Moreover, depending on the ability estimation method used, test scores can contain additional biases. For example, because EAP is a “shrinkage estimator,” EAP scores underestimate the population variance of the skill (Lu, Thomas, & Zumbo, 2005; Wu, 2005). The farther away an individual’s score from the posterior mean (i.e., the mean after incorporating the prior distribution, which often contains information from background variables), the more it gets pulled towards the posterior mean. Contrariwise, WLE scores tend to have slightly lower conditional bias (i.e., the bias in the expected mean given θ) but higher standard deviation than EAP (Lu et al., 2005). Also, for both EAP and WLE, there are expected differences between individuals’ ability estimates and their true ability scores, and these differences remain even in the case of large samples (Lu & Thomas, 2008).

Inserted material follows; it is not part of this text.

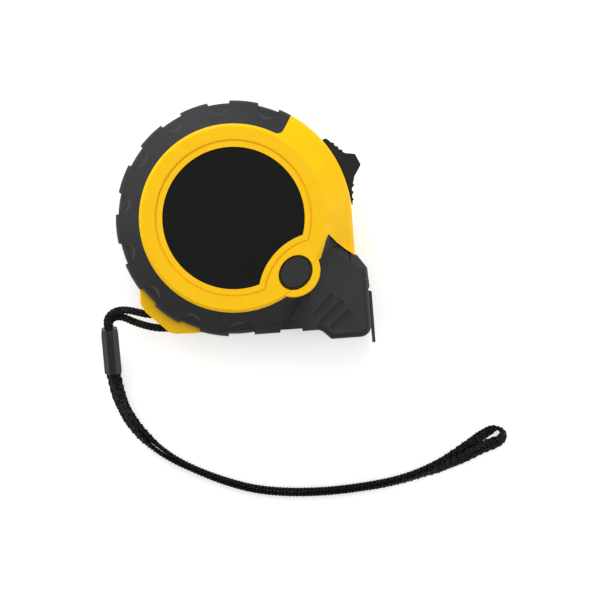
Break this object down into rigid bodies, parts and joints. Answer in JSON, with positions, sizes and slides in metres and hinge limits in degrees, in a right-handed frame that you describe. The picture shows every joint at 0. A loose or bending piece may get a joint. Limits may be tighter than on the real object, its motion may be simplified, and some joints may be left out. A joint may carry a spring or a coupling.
{
  "type": "tape measure",
  "caption": "Pocket steel tape in a round rubber-jacketed case, with a thumb lock, side brake button, end hook and a braided wrist strap on a crimped sleeve",
  "frame": {"origin": "on the spool axis, in the plane of the rear face that the case lies on", "axes": "+Z along the spool axis to the front face, +X to the mouth and end hook, +Y to the top of the case"},
  "size_m": [0.1211, 0.1221, 0.035],
  "materials": {
    "yellow_abs": "satin moulded ABS",
    "black_rubber": "fine matt texture, soft moulded",
    "badge_plastic": "fine grained flat insert",
    "lever_plastic": "satin",
    "drum_plastic": "satin",
    "ferrule_plastic": "semi-gloss",
    "blade_paint": "painted spring steel",
    "spring_steel": "oiled strip",
    "bright_steel": "plated",
    "screw_steel": "plated",
    "black_steel": "black oxide",
    "black_cord": "woven polyester braid"
  },
  "bodies": {
    "case": {"button_spring": "spring_steel", "case_screw_1": "screw_steel", "case_screw_2": "screw_steel", "case_screw_3": "screw_steel", "case_screw_4": "screw_steel", "centre_post": "bright_steel", "front_badge": "badge_plastic", "front_bumper": "black_rubber", "front_shell": "yellow_abs", "hitch_cord": "black_cord", "rear_badge": "badge_plastic", "rear_bumper": "black_rubber", "rear_shell": "yellow_abs", "strap_ferrule": "ferrule_plastic", "strap_post": "bright_steel", "wrist_strap": "black_cord"},
    "spool": {"drum": "drum_plastic", "drum_cover": "drum_plastic", "blade_coil": "blade_paint", "mainspring": "spring_steel"},
    "blade": {"blade": "blade_paint", "hook_rivet_1": "bright_steel", "hook_rivet_2": "bright_steel"},
    "hook": {"end_hook": "black_steel"},
    "lock": {"lock_lever": "lever_plastic", "lock_pad": "black_rubber"},
    "button": {"brake_button": "lever_plastic", "brake_pad": "black_rubber"}
  },
  "joints": [
    {"name": "spool_spin", "type": "hinge", "parent": "case", "child": "spool", "pos_m": [0, 0, 0.0175], "axis": [0, 0, 1], "range_deg": [0, 67.69], "stiffness_Nm_per_rad": 0.004, "springref_deg": -171.89},
    {"name": "blade_pull", "type": "slide", "parent": "case", "child": "blade", "axis": [1, 0, 0], "range_m": [0, 0.028]},
    {"name": "hook_play", "type": "slide", "parent": "blade", "child": "hook", "axis": [1, 0, 0], "range_m": [0, 0.0008]},
    {"name": "lock_slide", "type": "hinge", "parent": "case", "child": "lock", "pos_m": [0, 0, 0.0175], "axis": [0, 0, 1], "range_deg": [-9, 0]},
    {"name": "brake_press", "type": "slide", "parent": "case", "child": "button", "axis": [0, 0, -1], "range_m": [0, 0.0013], "stiffness_N_per_m": 600, "springref_m": -0.0008, "deforming": ["button_spring"]}
  ],
  "couplings": [
    {"joint": "blade_pull", "follows": "spool_spin", "m_per_rad": 0.0237}
  ]
}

As a consequence of the measurement error (and potentially other biases) contained in test scores, covariancebased statistics (e.g., correlations or regression coefficients) involving test scores can be biased. When the test scores are used to predict an outcome, the bias is often (but not invariably) attenuation or “regression dilution,” such that the true size of associations between the skill and its predictors or outcomes are underestimated (Lord & Novick, 2008). Both EAP and WLE scores lead to deflated regression coefficients especially as the test length decreases (Braun & von Davier, 2017; Lu et al., 2005). The standard errors of regression coefficients are also biased since the variance estimate of the skills is biased.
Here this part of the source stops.